Recentemente, estudos publicados começaram a verificar se o aspartame e outros adoçantes artificiais em bebidas e alimentos dietéticos podem realmente aumentar a sensação de fome e, portanto, contribuir para o aumento da ingestão de calorias e ganho de peso (o que é chamando de efeito paradoxal). Em maio, a OMS mudou sua orientação e anunciou que os adoçantes sem açúcar não auxiliam adultos ou crianças a controlar o peso a longo prazo.

Portanto, a avaliação atual é de que os adoçantes artificiais não são efetivos na redução do controle de peso mas a pergunta agora é: aspartame causa câncer? Estudos em animais na década de 1980 não mostraram efeitos cancerígenos do aspartame, mesmo em altas doses, e nenhum dano ao DNA.

Estudos ao longo dos anos, no entanto, levantaram uma bandeira vermelha sobre uma possível ligação com o câncer, levando a uma nova revisão da OMS.

Em 2023, pela primeira vez, a Agência Internacional de Pesquisa sobre o Câncer (IARC) da OMS anunciou que o aspartame deveria ser classificado como "possivelmente cancerígeno para humanos" devido a uma possível ligação com o câncer de fígado.

A decisão, publicada no The Lancet Oncology, colocou o aspartame na mesma categoria que carne vermelha e bebidas extremamente quentes acima de 149 graus Fahrenheit - o que significa que a ciência não foi tão conclusiva quanto é para benzeno, amianto, combustível para motores a diesel, tabaco e ar externo poluição, todos cancerígenos conhecidos.

Estudos observacionais em humanos - que não podem mostrar uma causa e efeito diretos - observaram uma associação entre o aspartame e os cânceres de fígado, mama e linfoma, bem como um impacto no diabetes tipo 2. Mas muito mais pesquisas precisam ser feitas para traçar uma ligação direta, evidentemente.

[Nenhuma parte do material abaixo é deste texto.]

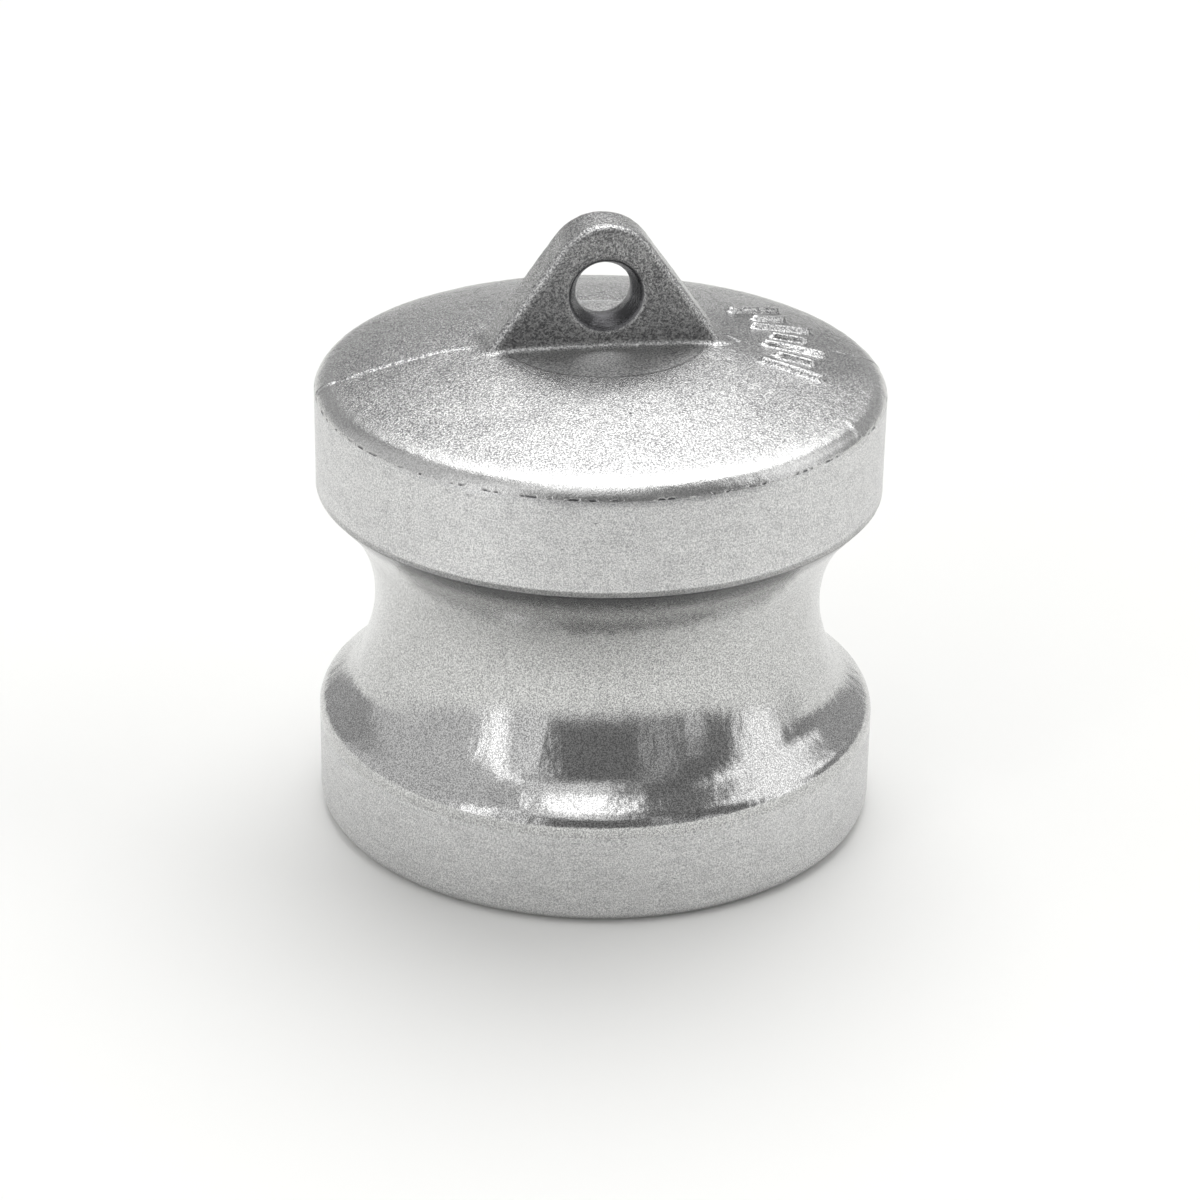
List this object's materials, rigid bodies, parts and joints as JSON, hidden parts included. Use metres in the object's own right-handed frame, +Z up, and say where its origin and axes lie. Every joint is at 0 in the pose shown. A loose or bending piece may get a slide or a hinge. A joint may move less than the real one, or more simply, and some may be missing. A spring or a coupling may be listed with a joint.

De acordo com a FDA, no entanto, o aspartame é um dos "aditivos alimentares mais estudados na alimentação humana". A agência diz em seu site que revisou mais de 100 estudos que avaliaram o impacto do adoçante no metabolismo do corpo, nos sistemas reprodutivo e nervoso e no desenvolvimento do câncer.

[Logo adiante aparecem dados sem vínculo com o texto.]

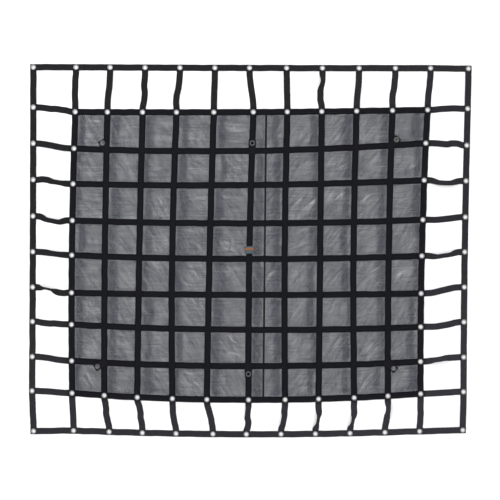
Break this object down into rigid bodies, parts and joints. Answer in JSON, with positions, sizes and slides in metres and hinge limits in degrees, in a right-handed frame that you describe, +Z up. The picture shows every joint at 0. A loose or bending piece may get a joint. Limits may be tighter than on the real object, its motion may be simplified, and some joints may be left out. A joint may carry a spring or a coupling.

Um motivo de preocupação é que o grupo metil adicionado para reduzir o amargor é parcialmente convertido em formaldeído - um produto químico que pode ser tóxico em altas doses - quando metabolizado pelo corpo. Beber um litro de refrigerante diet com 600 miligramas de aspartame será convertido em 60 miligramas de formaldeído, de acordo com uma revisão narrativa de 2021 da literatura sobre aspartame.

No entanto, a Autoridade Europeia para a Segurança dos Alimentos diz que os aminoácidos e o grupo metil são digeridos pelo corpo para criar novas proteínas e energia. Todos os estudos científicos até o momento em animais e voluntários humanos mostraram que a degradação do aspartame no intestino é muito rápida e completa. Nenhum aspartame jamais foi encontrado no sangue ou em qualquer órgão após a ingestão, segundo a a EFSA.

Produtos que contêm aspartame


O aspartame foi aprovado pelo FDA em 1974 para uso como adoçante de mesa e na produção de gomas de mascar, cereais matinais frios, bebidas, gelatinas, café instantâneo, chá, pudins e laticínios. Em 1996, o FDA aprovou o aspartame como adoçante de uso geral.

Hoje, o aspartame pode fazer parte de 6 mil produtos alimentícios vendidos em todo o mundo, de acordo com o Conselho de Controle de Calorias. O adoçante é frequentemente encontrado em bebidas dietéticas carbonatadas e refrigerantes, como Coca-Cola Zero Açúcar, Coca-Cola Diet, Mountain Dew Zero Açúcar, Pepsi Zero Açúcar e Sprite Zero Açúcar.

Além disso, o adoçante de baixa caloria é encontrado em molhos de salada sem açúcar, misturas de cacau sem açúcar, gelatinas e pudins instantâneos, sorvetes de baixa caloria e muito mais. O aspartame também é encontrado em alguns cremes dentais, pastilhas para tosse sem açúcar e alguns multivitamínicos e medicamentos.

A revisão do Comitê Conjunto de Especialistas em Aditivos Alimentares da OMS (JECFA) diz que o aspartame é seguro para consumo humano. O JECFA é a agência internacional autorizada quando se trata de segurança alimentar. A FDA conta com as avaliações do JECFA como parte de seu processo para determinar não apenas o que é seguro consumir, mas também a quantidade. Portanto, é plausível se considerar irresponsável assustar ou confundir desnecessariamente as pessoas. Se houvesse algum motivo para preocupação, eles teriam ajustado a Ingestão Diária Aceitável (IDA) atual.